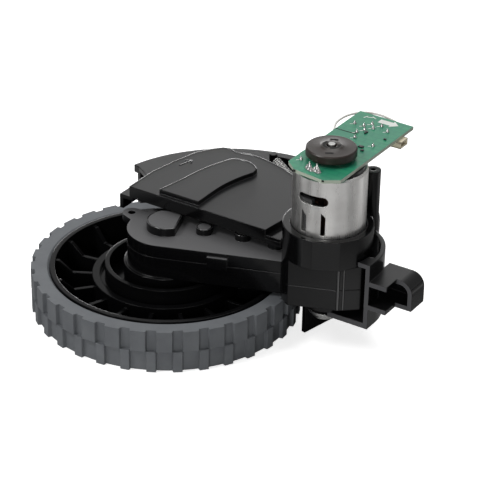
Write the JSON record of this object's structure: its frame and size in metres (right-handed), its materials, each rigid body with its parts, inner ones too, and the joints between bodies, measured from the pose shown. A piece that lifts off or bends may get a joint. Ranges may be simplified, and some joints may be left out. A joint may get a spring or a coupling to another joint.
{
  "type": "robot vacuum wheel module",
  "caption": "Sprung drive wheel module of a robot vacuum: lugged rubber tyre on a ribbed hub, swing arm gearbox, upright motor with encoder board, black moulded housing",
  "frame": {"origin": "on the wheel's axis, in the plane of the tyre's outer face, which lies on the table", "axes": "+Z along the wheel's axis from its outer face to the gearbox, +X along the fender's straight front edge towards the motor, +Y from the resting wheel to the wheel well"},
  "size_m": [0.1167, 0.1144, 0.0626],
  "materials": {
    "black_abs": "moulded, semi gloss",
    "grey_rubber": "matt",
    "nickel_steel": "satin plated",
    "pin_steel": "ground",
    "gear_resin": "moulded",
    "bearing_bronze": "sintered",
    "magnet": "sintered ferrite",
    "winding": "lacquered wire and steel core",
    "board_green": "solder mask",
    "disc_brown": "bonded ferrite",
    "cream_nylon": "moulded",
    "sensor_black": "moulded",
    "wire_white": "insulation"
  },
  "bodies": {
    "housing": {"housing": "black_abs", "swing_spring": "nickel_steel"},
    "arm": {"gearbox_case": "black_abs", "gearbox_cover": "black_abs", "pivot_washer": "pin_steel", "pivot_screw": "pin_steel", "output_bearing_lower": "bearing_bronze", "output_bearing_upper": "bearing_bronze", "pin_first": "pin_steel", "pin_second": "pin_steel", "pin_third": "pin_steel", "pin_fourth": "pin_steel", "motor_can": "nickel_steel", "magnet_north": "magnet", "magnet_south": "magnet", "motor_end_cap": "black_abs", "encoder_board": "board_green", "sensor_left": "sensor_black", "sensor_right": "sensor_black", "connector": "cream_nylon", "motor_terminal_left": "pin_steel", "motor_terminal_right": "pin_steel", "jumper_wire": "wire_white"},
    "wheel": {"tyre": "grey_rubber", "wheel_hub": "black_abs", "hub_screw": "pin_steel", "output_shaft": "pin_steel", "output_gear": "gear_resin"},
    "fourth_gear": {"gear_fourth": "gear_resin"},
    "third_gear": {"gear_third": "gear_resin"},
    "second_gear": {"gear_second": "gear_resin"},
    "first_gear": {"gear_first": "gear_resin"},
    "rotor": {"armature": "winding", "motor_shaft": "pin_steel", "motor_pinion": "gear_resin", "encoder_disc": "disc_brown"}
  },
  "joints": [
    {"name": "arm_swing", "type": "hinge", "parent": "housing", "child": "arm", "pos_m": [0.0494, 0.0089, 0.012], "axis": [0, 0, 1], "range_deg": [-33, 0], "stiffness_Nm_per_rad": 0.1, "springref_deg": 34.38, "deforming": ["swing_spring"]},
    {"name": "wheel_spin", "type": "hinge", "parent": "arm", "child": "wheel", "pos_m": [0, 0, 0.02], "axis": [0, 0, 1], "continuous": true},
    {"name": "fourth_spin", "type": "hinge", "parent": "arm", "child": "fourth_gear", "pos_m": [0.01077, 0.00373, 0.02], "axis": [0, 0, 1], "continuous": true},
    {"name": "third_spin", "type": "hinge", "parent": "arm", "child": "third_gear", "pos_m": [0.02202, 0.00714, 0.02], "axis": [0, 0, 1], "continuous": true},
    {"name": "second_spin", "type": "hinge", "parent": "arm", "child": "second_gear", "pos_m": [0.03243, 0.00852, 0.02], "axis": [0, 0, 1], "continuous": true},
    {"name": "first_spin", "type": "hinge", "parent": "arm", "child": "first_gear", "pos_m": [0.04085, 0.0117, 0.02], "axis": [0, 0, 1], "continuous": true},
    {"name": "rotor_spin", "type": "hinge", "parent": "arm", "child": "rotor", "pos_m": [0.0494, 0.0089, 0.02], "axis": [0, 0, 1], "continuous": true}
  ],
  "couplings": [
    {"joint": "fourth_spin", "follows": "wheel_spin", "ratio": -2.1667},
    {"joint": "third_spin", "follows": "wheel_spin", "ratio": 5.1071},
    {"joint": "second_spin", "follows": "wheel_spin", "ratio": -12.768},
    {"joint": "first_spin", "follows": "wheel_spin", "ratio": 29.018},
    {"joint": "rotor_spin", "follows": "wheel_spin", "ratio": -75.446}
  ]
}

**Task description**. Return every line exactly.

**Result**.
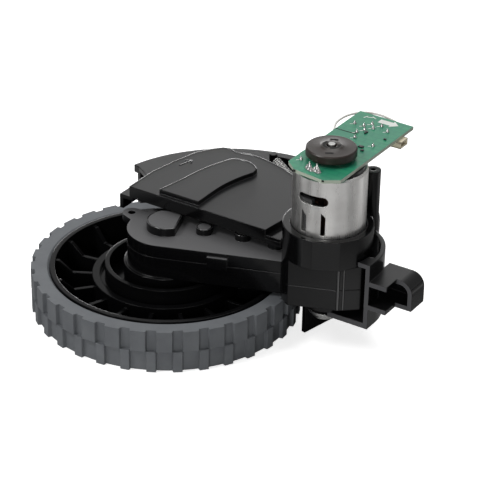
Write the JSON record of this object's structure: its frame and size in metres (right-handed), its materials, each rigid body with its parts, inner ones too, and the joints between bodies, measured from the pose shown. A piece that lifts off or bends may get a joint. Ranges may be simplified, and some joints may be left out. A joint may get a spring or a coupling to another joint.
{
  "type": "robot vacuum wheel module",
  "caption": "Sprung drive wheel module of a robot vacuum: lugged rubber tyre on a ribbed hub, swing arm gearbox, upright motor with encoder board, black moulded housing",
  "frame": {"origin": "on the wheel's axis, in the plane of the tyre's outer face, which lies on the table", "axes": "+Z along the wheel's axis from its outer face to the gearbox, +X along the fender's straight front edge towards the motor, +Y from the resting wheel to the wheel well"},
  "size_m": [0.1167, 0.1144, 0.0626],
  "materials": {
    "black_abs": "moulded, semi gloss",
    "grey_rubber": "matt",
    "nickel_steel": "satin plated",
    "pin_steel": "ground",
    "gear_resin": "moulded",
    "bearing_bronze": "sintered",
    "magnet": "sintered ferrite",
    "winding": "lacquered wire and steel core",
    "board_green": "solder mask",
    "disc_brown": "bonded ferrite",
    "cream_nylon": "moulded",
    "sensor_black": "moulded",
    "wire_white": "insulation"
  },
  "bodies": {
    "housing": {"housing": "black_abs", "swing_spring": "nickel_steel"},
    "arm": {"gearbox_case": "black_abs", "gearbox_cover": "black_abs", "pivot_washer": "pin_steel", "pivot_screw": "pin_steel", "output_bearing_lower": "bearing_bronze", "output_bearing_upper": "bearing_bronze", "pin_first": "pin_steel", "pin_second": "pin_steel", "pin_third": "pin_steel", "pin_fourth": "pin_steel", "motor_can": "nickel_steel", "magnet_north": "magnet", "magnet_south": "magnet", "motor_end_cap": "black_abs", "encoder_board": "board_green", "sensor_left": "sensor_black", "sensor_right": "sensor_black", "connector": "cream_nylon", "motor_terminal_left": "pin_steel", "motor_terminal_right": "pin_steel", "jumper_wire": "wire_white"},
    "wheel": {"tyre": "grey_rubber", "wheel_hub": "black_abs", "hub_screw": "pin_steel", "output_shaft": "pin_steel", "output_gear": "gear_resin"},
    "fourth_gear": {"gear_fourth": "gear_resin"},
    "third_gear": {"gear_third": "gear_resin"},
    "second_gear": {"gear_second": "gear_resin"},
    "first_gear": {"gear_first": "gear_resin"},
    "rotor": {"armature": "winding", "motor_shaft": "pin_steel", "motor_pinion": "gear_resin", "encoder_disc": "disc_brown"}
  },
  "joints": [
    {"name": "arm_swing", "type": "hinge", "parent": "housing", "child": "arm", "pos_m": [0.0494, 0.0089, 0.012], "axis": [0, 0, 1], "range_deg": [-33, 0], "stiffness_Nm_per_rad": 0.1, "springref_deg": 34.38, "deforming": ["swing_spring"]},
    {"name": "wheel_spin", "type": "hinge", "parent": "arm", "child": "wheel", "pos_m": [0, 0, 0.02], "axis": [0, 0, 1], "continuous": true},
    {"name": "fourth_spin", "type": "hinge", "parent": "arm", "child": "fourth_gear", "pos_m": [0.01077, 0.00373, 0.02], "axis": [0, 0, 1], "continuous": true},
    {"name": "third_spin", "type": "hinge", "parent": "arm", "child": "third_gear", "pos_m": [0.02202, 0.00714, 0.02], "axis": [0, 0, 1], "continuous": true},
    {"name": "second_spin", "type": "hinge", "parent": "arm", "child": "second_gear", "pos_m": [0.03243, 0.00852, 0.02], "axis": [0, 0, 1], "continuous": true},
    {"name": "first_spin", "type": "hinge", "parent": "arm", "child": "first_gear", "pos_m": [0.04085, 0.0117, 0.02], "axis": [0, 0, 1], "continuous": true},
    {"name": "rotor_spin", "type": "hinge", "parent": "arm", "child": "rotor", "pos_m": [0.0494, 0.0089, 0.02], "axis": [0, 0, 1], "continuous": true}
  ],
  "couplings": [
    {"joint": "fourth_spin", "follows": "wheel_spin", "ratio": -2.1667},
    {"joint": "third_spin", "follows": "wheel_spin", "ratio": 5.1071},
    {"joint": "second_spin", "follows": "wheel_spin", "ratio": -12.768},
    {"joint": "first_spin", "follows": "wheel_spin", "ratio": 29.018},
    {"joint": "rotor_spin", "follows": "wheel_spin", "ratio": -75.446}
  ]
}